И нет ничего лучше ее ответной улыбки и мокрого поцелуя в щеку.
А горло-таки у нее заболело.
— Ангина! – злится Плахин батя следующим утром. — Это же надо додуматься! Мороженое! Зимой! Вкусно было?
Печенька слабо кивает. Ей плохо совсем. Температура и разговаривать она совсем не может. И мне стыдно очень.
— Вот теперь лежи и подумай, как плохо не слушать старших, Катя Вишневская. Вишню любишь? Будешь Вишневская. Все. Ты, – хватает меня за шиворот как нашкодившего кота, — марш отсюда. И чтобы я тебя здесь не видел, пока она не поправится. Поймаю – подружку свою не увидишь вообще. Понял?
Киваю.
Меня хватает на полдня. За это время успел переделать всю работу в приюте: полы в комнате вымыл, в столовке отдежурил и даже похвалу от воспитательницы заслужил. Зима разгулялась, насыпала снега. Малышня уже и снеговика вылепила. И теперь радостно кружит по залитому во дворе приюта катку. А мне скучно. И думается, как там Печенька? Она ведь совсем одна там? Страдает. По моей вине, между прочим. И я не выдерживаю. После обеда сбегаю в город. И хоть попадет потом снова - плечо до сих пор болит после прошлого побега - но Печенька важнее. А я стерплю, не в первый раз. Бесцельно брожу по оживленным улочкам. Люди толкаются в магазинах в поисках подарков. Раскрасневшиеся и ничего не замечающие, ломятся в очередях за рождественскими распродажами. А в самом центре богатеи скупляются к ежегодному балу-маскараду во дворце Ямпольских. Магазинчики украшены цветными огоньками и сверкающими игрушками. Скоро Новый год. В приюте нарядят елку, и богатые дяденьки и тетеньки начнут раздавать подарки, улыбаться, а у самих в глазах одна брезгливость. На меня всегда так смотрят. Противно. Сплевываю себе под ноги. Иду. До больницы осталось совсем немного пройти. На пути попадается цветочный ларек. Витрина пестрит цветами. И лишь один из них так похож на Печеньку. Одиноко ютится в коричневом горшке, забитый роскошными букетами. Захожу в лавку. Продавщица не обращает на меня внимания. А я хватаю сиреневый цветок в горшке и рву со всех ног. Продавщица вылетает следом.

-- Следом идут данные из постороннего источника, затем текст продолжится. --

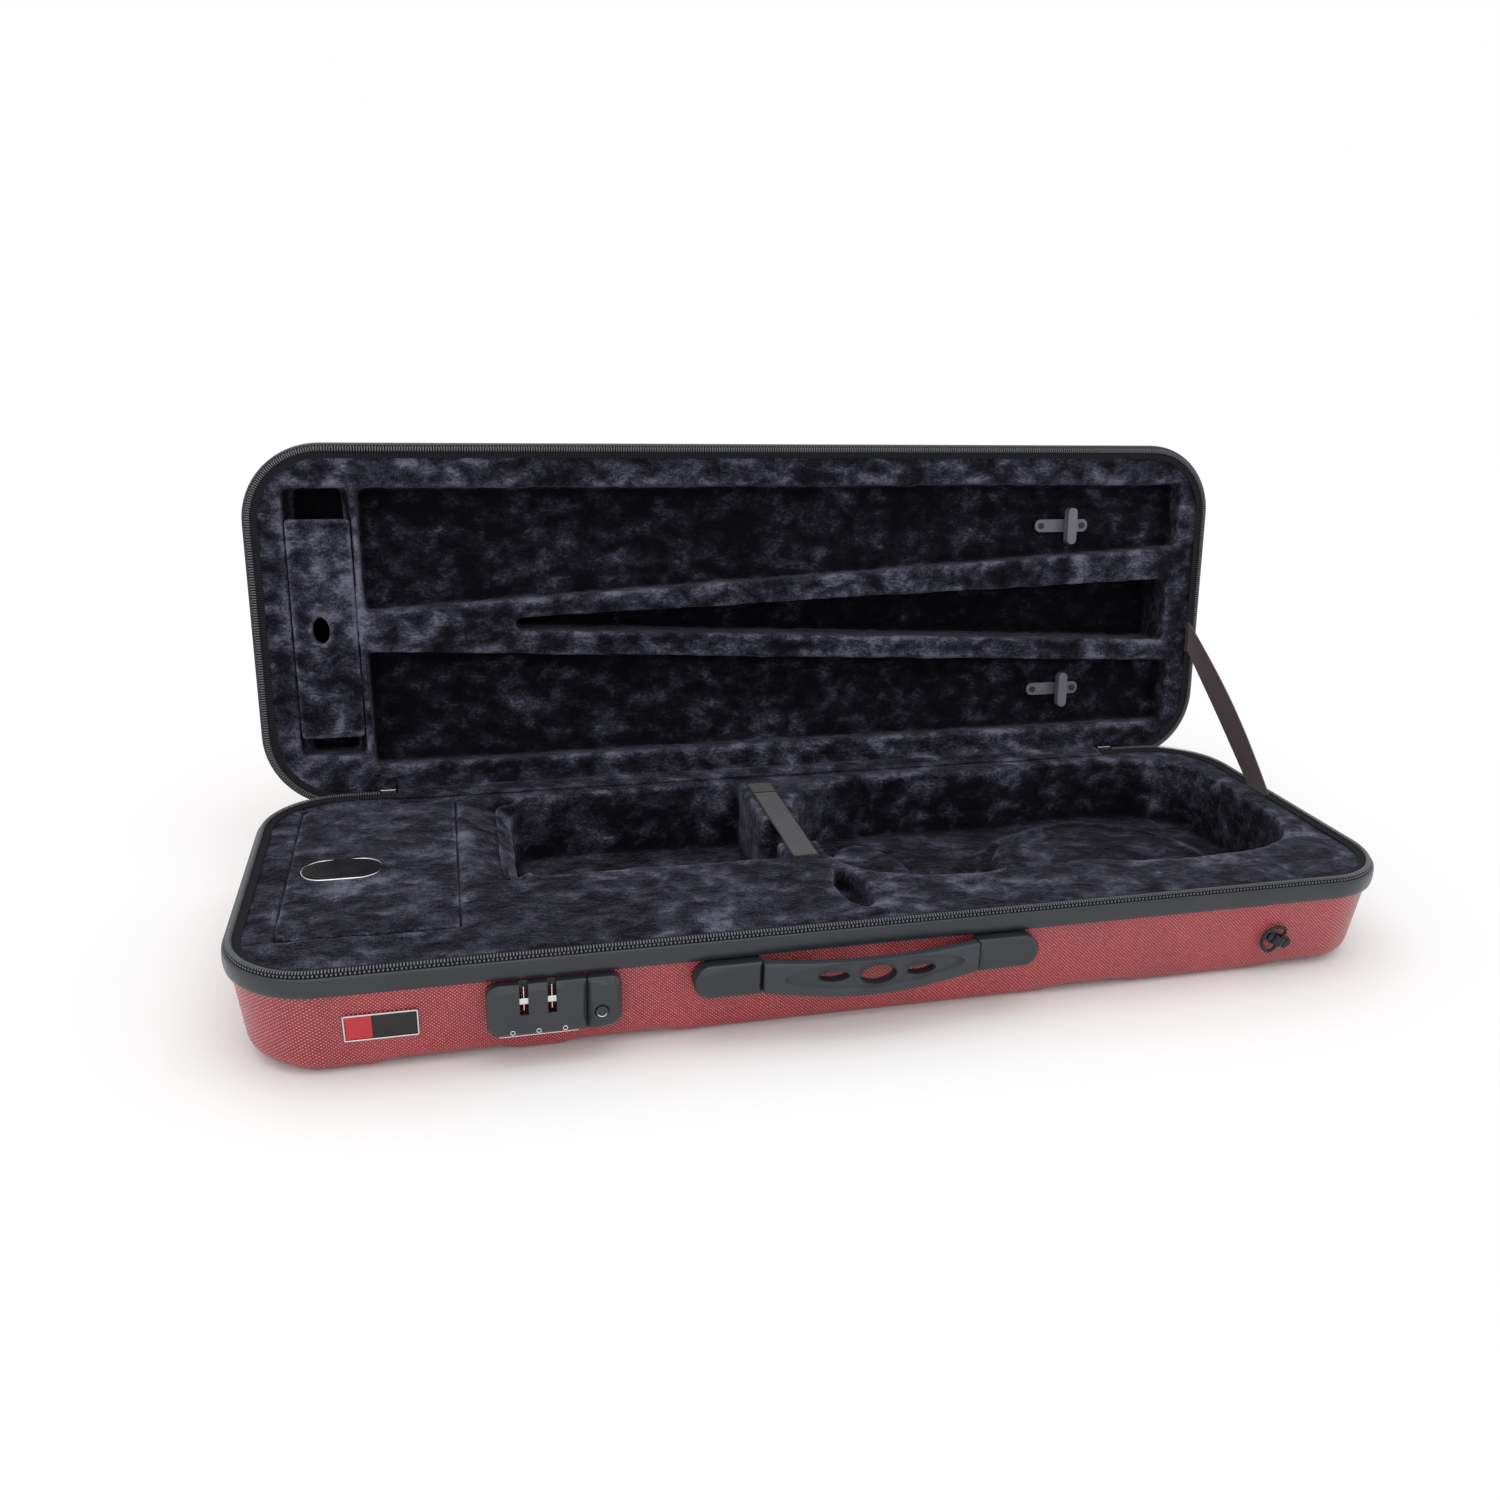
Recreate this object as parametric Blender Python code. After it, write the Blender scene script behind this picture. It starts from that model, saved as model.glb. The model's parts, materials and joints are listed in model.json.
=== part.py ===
"""A hard oblong violin case with a zipped rim, standing open.

Metres. +X runs along the case from the scroll end to the body end, +Y from the handle side to the hinge
side, +Z up. The origin is on the ground under the middle of the base. The lid is modelled as it lies when
shut, in a frame on its edge at the hinge side, which is turned open about the hinge line just below it.
"""

import math

import bmesh
import bpy
from mathutils import Matrix, Vector

# Overall
CASE_LENGTH = 0.800
CASE_WIDTH = 0.277
CORNER_RADIUS = 0.0585
RIM_HEIGHT = 0.0748  # where the two halves meet
LID_DEPTH = 0.060
FOOT_HEIGHT = 0.0025
FOOT_CORNER = 0.012
FEET_X = ((-0.366, -0.303), (-0.240, -0.190), (-0.139, 0.138), (0.182, 0.312))
OPEN_ANGLE = math.radians(97.3)
CORNER_STEPS = 12

# Clearances
GAP = 0.0003  # between pieces that touch
FOAM_GAP = 0.0005  # foam in its shell
RUN_GAP = 0.0004  # beside a piece that moves

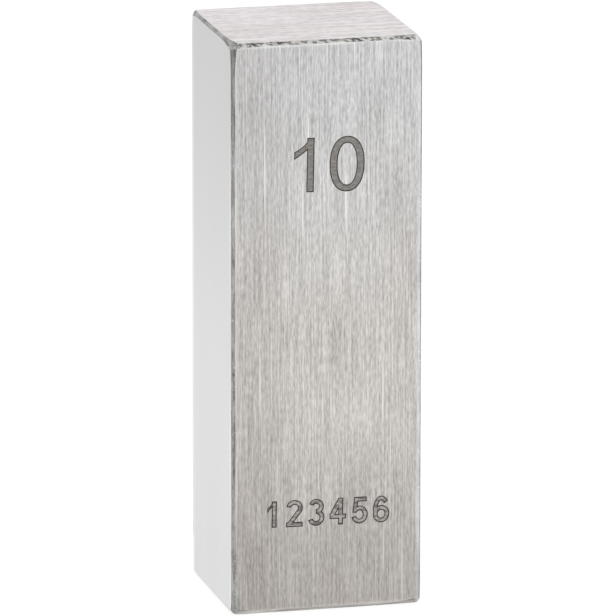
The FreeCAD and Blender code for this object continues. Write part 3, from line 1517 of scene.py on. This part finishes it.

— Держите его! Вор! Держите! – орет она во след. Но никто не останавливает. И я теряюсь в толпе.
Прячу шар под курткой, не выпуская тонкую ленточку. По пожарной лестнице, что как раз рядом с окном Печеньки, взбираюсь на второй этаж. Смотрю через стекло.
Печенька спит и, кажется, будто и не дышит совсем. Бледная. А на лбу капли пота. Привязываю к зазубрине на подоконнике шарик так, чтобы ей было видно, когда проснется. И смотрю, повиснув на лестнице. Воспитатели поговаривают, что ее отправят в дом инвалидов, в тот самый приют Святой Марии, о котором говорил следак с графом. Все потому, что в обычном приюте ей нельзя: нет ни условий, ни людей, чтобы ухаживать за ней. А я не в счет. Сам еще ребенок. Только я все равно ее не брошу! Ей нельзя самой! Одной нельзя. Она же такая беззащитная. Малявка. Сжимаю кулаки и спускаюсь вниз, где уже поджидает Плахин батя.